# Work to do
Starting at the line with "Keep writing the" and stopping at the line with "return parts", repeat each line exactly. Include both and omit the rest.

# Source material
++++++++++++++++++++
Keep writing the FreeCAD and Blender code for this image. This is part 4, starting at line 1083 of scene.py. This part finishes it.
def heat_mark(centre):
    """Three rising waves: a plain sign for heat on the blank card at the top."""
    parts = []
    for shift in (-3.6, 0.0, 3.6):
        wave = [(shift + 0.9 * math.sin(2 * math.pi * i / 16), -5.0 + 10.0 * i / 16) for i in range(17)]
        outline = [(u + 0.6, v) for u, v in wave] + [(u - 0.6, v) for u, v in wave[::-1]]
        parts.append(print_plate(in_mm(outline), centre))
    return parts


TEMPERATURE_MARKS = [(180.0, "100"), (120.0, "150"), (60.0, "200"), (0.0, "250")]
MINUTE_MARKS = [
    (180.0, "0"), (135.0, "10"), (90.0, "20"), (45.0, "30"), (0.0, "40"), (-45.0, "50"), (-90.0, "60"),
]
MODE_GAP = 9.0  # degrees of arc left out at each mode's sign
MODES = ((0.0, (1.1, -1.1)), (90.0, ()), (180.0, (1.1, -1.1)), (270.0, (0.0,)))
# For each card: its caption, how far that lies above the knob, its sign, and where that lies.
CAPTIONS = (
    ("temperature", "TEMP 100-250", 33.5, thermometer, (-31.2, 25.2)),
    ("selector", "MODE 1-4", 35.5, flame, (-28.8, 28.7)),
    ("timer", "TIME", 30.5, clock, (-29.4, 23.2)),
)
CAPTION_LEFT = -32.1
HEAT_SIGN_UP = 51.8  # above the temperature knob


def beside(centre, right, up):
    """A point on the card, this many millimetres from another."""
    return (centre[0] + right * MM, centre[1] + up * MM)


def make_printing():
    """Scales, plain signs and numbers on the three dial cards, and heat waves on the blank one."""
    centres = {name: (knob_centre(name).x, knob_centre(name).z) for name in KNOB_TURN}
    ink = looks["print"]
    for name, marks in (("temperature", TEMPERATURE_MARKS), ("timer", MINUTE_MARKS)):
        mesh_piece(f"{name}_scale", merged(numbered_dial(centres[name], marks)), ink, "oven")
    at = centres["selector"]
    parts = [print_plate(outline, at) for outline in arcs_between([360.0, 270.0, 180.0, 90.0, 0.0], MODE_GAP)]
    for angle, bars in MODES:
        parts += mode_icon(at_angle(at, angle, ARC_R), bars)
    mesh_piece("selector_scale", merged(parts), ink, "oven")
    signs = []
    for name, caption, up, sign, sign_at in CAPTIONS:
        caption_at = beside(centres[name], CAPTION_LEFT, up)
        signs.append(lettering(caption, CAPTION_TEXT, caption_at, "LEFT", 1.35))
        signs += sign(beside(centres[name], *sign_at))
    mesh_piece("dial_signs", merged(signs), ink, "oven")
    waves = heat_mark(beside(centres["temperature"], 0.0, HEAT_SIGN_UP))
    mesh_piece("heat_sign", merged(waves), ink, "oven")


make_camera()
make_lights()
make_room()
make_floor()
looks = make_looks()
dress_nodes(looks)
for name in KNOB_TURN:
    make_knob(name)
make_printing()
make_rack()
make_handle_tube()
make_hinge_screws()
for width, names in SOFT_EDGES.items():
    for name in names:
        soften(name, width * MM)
++++++++++++++++++++
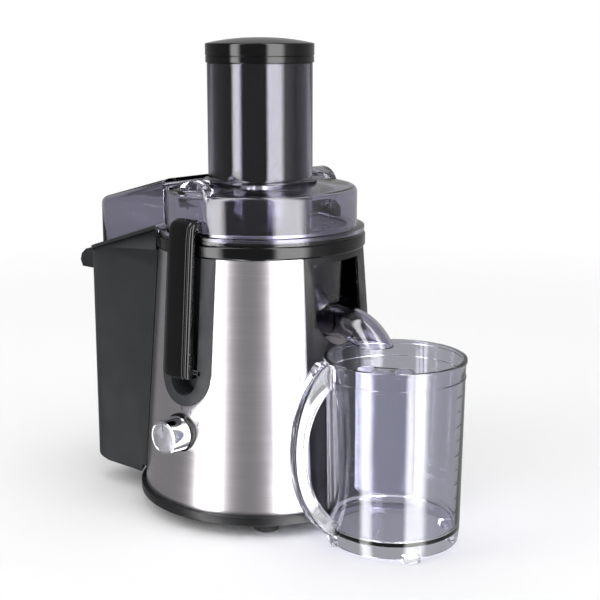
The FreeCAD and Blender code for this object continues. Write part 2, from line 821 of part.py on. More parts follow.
++++++++++++++++++++
# The answer
Keep writing the FreeCAD and Blender code for this image. This is part 4, starting at line 1083 of scene.py. This part finishes it.
def heat_mark(centre):
    """Three rising waves: a plain sign for heat on the blank card at the top."""
    parts = []
    for shift in (-3.6, 0.0, 3.6):
        wave = [(shift + 0.9 * math.sin(2 * math.pi * i / 16), -5.0 + 10.0 * i / 16) for i in range(17)]
        outline = [(u + 0.6, v) for u, v in wave] + [(u - 0.6, v) for u, v in wave[::-1]]
        parts.append(print_plate(in_mm(outline), centre))
    return parts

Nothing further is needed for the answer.